Representative Lipids Found in the Body

• Neutral fats are found in subcutaneous tissue and around organs.
• Phospholipids are the chief component of cell membranes.
• Steroids include cholesterol, sex hormones, and adrenal cortical hormones.
• Fat-soluble vitamins are vitamins A, D, E, and K.
• Lipoproteins transport fatty acids and cholesterol in the bloodstream.

Amino Acids

• Building blocks of protein, containing an amino group and a carboxyl group.

Protein

• Macromolecules composed of combinations of 20 types of amino acids bound together with peptide bonds.

Structural Levels of Proteins

• Primary: amino acid sequence.
• Secondary: alpha helices or beta-pleated sheets.
• Tertiary: superimposed folding of secondary structures.
• Quaternary: polypeptide chains linked together in a specific manner.

Fibrous and Globular Proteins

• Fibrous proteins are extended and strandlike proteins, examples include keratin, elastin, collagen, and certain contractile fibers.
• Globular proteins are compact, spherical proteins with tertiary and quaternary structures, examples include antibodies, hormones, and enzymes.
• Active sites destroyed.

Protein Denaturation

• Reversible unfolding of proteins due to drops in pH and/or increased temperature.
• Irreversibly denatured proteins cannot refold and are formed by extreme pH or temperature changes.
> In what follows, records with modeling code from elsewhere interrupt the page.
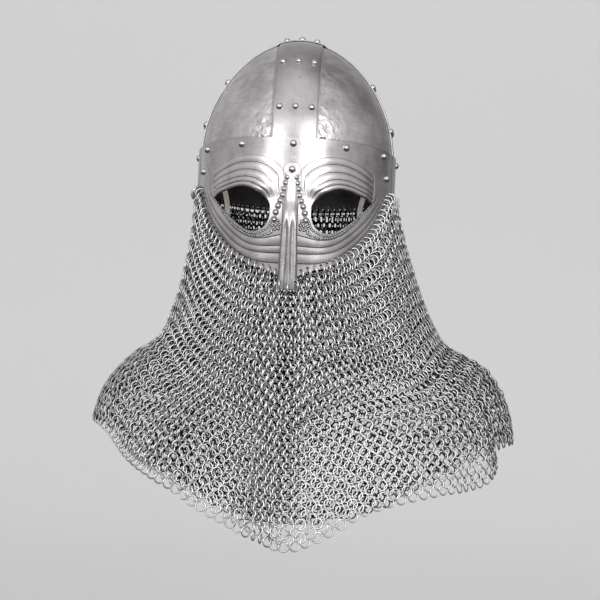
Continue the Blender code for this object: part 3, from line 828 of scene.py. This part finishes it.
# ---------------------------------------------------------------------------------------------------
# The nasal is a bar of thicker steel with a round top, held to the guard by one rivet. It swells down the
# nose, smooth at first, and its lower half is fluted with two valleys that start in points.
NASAL = (
    # height, half its width, how far its edges stand off, how far its middle is raised, share that is raised
    (-0.0186, 0.0012, -0.0019, 0.0000, 1.00),
    (-0.0196, 0.0050, -0.0019, 0.0000, 1.00),
    (-0.0224, 0.0082, -0.0019, 0.0000, 1.00),
    (-0.0272, 0.0094, -0.0020, 0.0002, 1.00),
    (-0.0318, 0.0095, -0.0025, 0.0004, 0.80),
    (-0.0350, 0.0095, -0.0031, 0.0010, 0.66),
    (-0.0410, 0.0095, -0.0032, 0.0018, 0.74),
    (-0.0472, 0.0095, -0.0032, 0.0024, 0.84),
    (-0.0536, 0.0094, -0.0031, 0.0029, 0.92),
    (-0.0600, 0.0088, -0.0026, 0.0032, 1.00),
    (-0.0660, 0.0081, -0.0006, 0.0031, 1.00),
    (-0.0720, 0.0078, 0.0016, 0.0029, 1.00),
    (-0.0800, 0.0077, 0.0030, 0.0028, 1.00),
    (-0.0950, 0.0079, 0.0032, 0.0026, 1.00),
    (-0.1150, 0.0086, 0.0030, 0.0026, 1.00),
    (-0.1350, 0.0094, 0.0026, 0.0026, 1.00),
    (-0.1430, 0.0096, 0.0026, 0.0024, 1.00),
    (-0.1495, 0.0091, 0.0024, 0.0022, 1.00),
)
NASAL_SHEET = 0.0022
FLUTES_START = (0.0735, 0.0900)
FLUTES_SINK = (0.118, 0.142)
VALLEY = 0.0016
VALLEY_PLACE = 0.40
RIB = 0.0004
FOOT_HOLES = ((-4.2, -0.1412), (0.0, -0.1445), (4.2, -0.1412))
FOOT_HALF_WIDTH = 0.0094


def nasal_point(share, depth):
    """Points of the nasal's outer face. Share -1 and 1 are its edges, and depth is measured downwards."""
    rows = [(-row[0], *row[1:]) for row in NASAL]
    half, stand, raised, part = np.moveaxis(curve_through(rows, depth), -1, 0)
    crown = raised * (1.0 - np.minimum(np.abs(share) / part, 1.0) ** 3) ** (2.0 - ease(depth, 0.060, 0.072))
    fluted = ease(depth, *FLUTES_START) * (1.0 - 0.6 * ease(depth, *FLUTES_SINK))
    spread = 0.09 + 0.11 * fluted
    for side in (-1, 1):
        crown = crown - VALLEY * fluted * np.exp(-(((share - VALLEY_PLACE * side) / spread) ** 2))
    ribs = np.exp(-((share / 0.2) ** 2)) + np.exp(-(((np.abs(share) - 0.80) / 0.12) ** 2))
    crown += RIB * fluted * ribs
    angle = share * half / (HALF_WIDTH + WALL_LIFT)
    lift = LAP_GAP + NASAL_SHEET + stand + crown
    return wall_point(angle, -depth) + wall_normal(angle) * lift[..., None]


down_nose = (1100.0, 60.0, 50.0)
dark, light = (0.34, 0.326, 0.334), (0.78, 0.745, 0.766)
nasal_steel = brushed_steel("nasal_steel", down_nose, dark, light, "nasal_place")
u, v = evenly(41, 151, -1.0)
top, foot = -NASAL[0][0], -NASAL[-1][0]
depth = foot + (top - foot) * v**1.4
maps = {"nasal_place": np.stack([u, -1000.0 * depth], -1)}
nasal = sheet_metal("nasal", nasal_point(u, depth), nasal_steel, NASAL_SHEET, maps=maps)
drilled(nasal, nasal_steel, *np.array([(radians(turn), height) for turn, height in FOOT_HOLES]).T)
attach(nasal, "root")
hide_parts("nasal_bar")

# ---------------------------------------------------------------------------------------------------
# Domed rivets hold the skull together: a ring of them round the brow, and threes across the bands. Each is
# a steel pin hammered over into a bright low head.
RIVET_RADIUS = 0.0036
RIVET_HEIGHT = 0.0031
RIVET_SEAT = 0.0002
BROW_RIVETS = 12
CHEEK_RIVET = (64.5, -0.0225)
NASAL_RIVET_LEVEL = -0.0268
NASAL_RIVET_SEAT = LAP_GAP + NASAL_SHEET - 0.0018
ROW_SPACING = 0.0165
CROWN_ROW = ROW_SPACING / (HALF_LENGTH * pi / 2 * 0.93)
BAND_ROWS = (
    # side of the skull, its angle, heights of its rows
    ("front", 0.0, (0.0400, 0.0945)),
    ("right", pi / 2, (0.0350, 0.0830)),
    ("back", pi, (0.0400, 0.0945)),
    ("left", -pi / 2, (0.0350, 0.0830)),
)


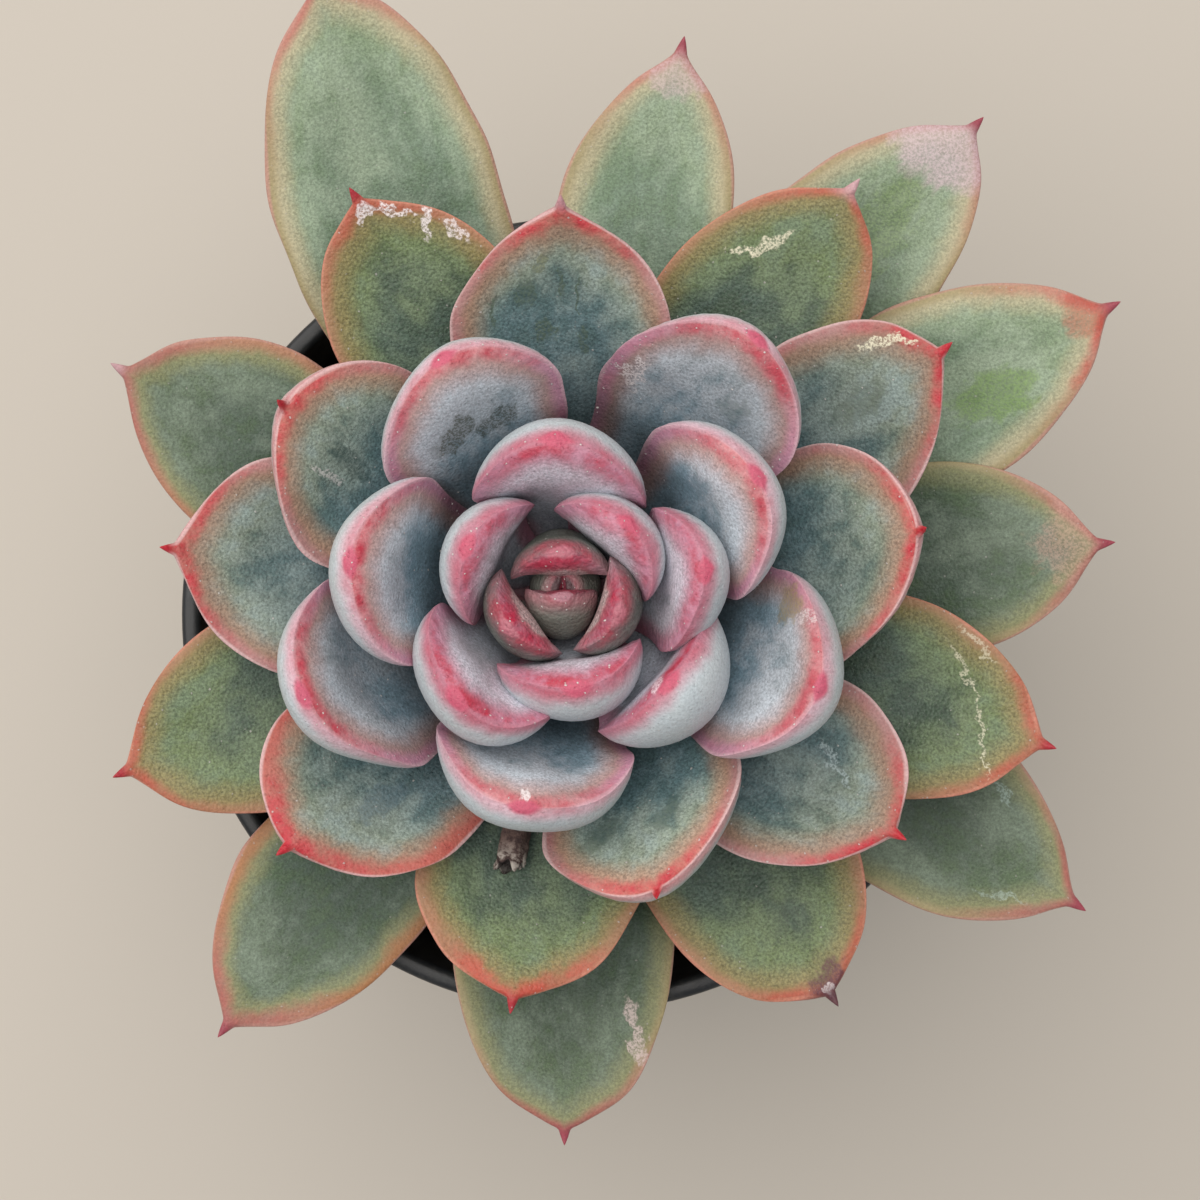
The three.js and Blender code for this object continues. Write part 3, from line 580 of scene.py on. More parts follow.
def leaf_thickness(leaf, age, shares, mucro_share):
    """The full thickness: it swells from the root to past the middle. Flat leaves thin towards the
    tip, and plump ones stay full and close over it as a round dome."""
    u = np.minimum(shares / (1 - mucro_share), 1)
    swelling = np.sin(np.minimum(u / THICKEST_AT, 1) * np.pi / 2)
    grown = ROOT_THICKNESS_SHARE + (1 - ROOT_THICKNESS_SHARE) * swelling
    flat = 1 - TIP_TAPER * smooth_step(u, TAPER_FROM, 1)
    widest_at = between(age, OUTER_WIDEST_AT, INNER_WIDEST_AT)
    dome = (1 - np.maximum((u - widest_at) / (1 - widest_at), 0) ** 2) ** TIP_ROUNDING
    per_width = between(age, OUTER_THICKNESS_PER_WIDTH, INNER_THICKNESS_PER_WIDTH)
    full = min(between(age, OUTER_THICKEST, INNER_THICKEST), per_width * leaf["width"])
    blade = full * grown * between(age, flat, dome)
    return np.minimum(blade, THICKNESS_LIMIT * half_width(leaf, age, shares, mucro_share))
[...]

Characteristics of Enzymes

• Most are globular proteins that act as biological catalysts.
• Holoenzymes consist of an apoenzyme (protein) and a cofactor (usually an ion).
• Enzymes are chemically specific and act on specific substrate
• Frequently named for the type of reaction they catalyze, and enzyme names usually end in -ase.
• Enzymes lower activation energy.

Mechanism of Enzyme Action

• Enzyme binds with the substrate.
• Product is formed at a lower activation energy.
• Product is released.

Nucleic Acids

• Composed of carbon, oxygen, hydrogen, nitrogen, and phosphorus.
• Their structural unit, the nucleotide, is composed of an N-containing base, a pentose sugar, and a phosphate group.
• Five nitrogen bases contribute to nucleotide structure – adenine (A), guanine (G), cytosine (C), thymine (T), and uracil (U).
• Two major classes – DNA and RNA.

Deoxyribonucleic Acid (DNA)

• Double-stranded helical molecule found in the nucleus of the cell.
• Replicates itself before the cell divides, ensuring genetic continuity.
• Provides instructions for Protein synthesis.
• Double-stranded helical molecule (double helix) in the cell nucleus.

Ribonucleic Acid (RNA)

• Single-stranded molecule found in both the nucleus and the cytoplasm of a cell.
• Uses the nitrogenous base uracil instead of thymine.
• Three varieties of RNA: messenger RNA, transfer RNA, and ribosomal RNA.

Adenosine Triphosphate (ATP)

• Source of immediately usable energy for the cell.
• Adenine-containing RNA nucleotide with three phosphate groups.The chemical energy in glucose is captured in this important molecule.
• Directly powers chemical reactions in cells.
• Energy from immediately useable by all body cells.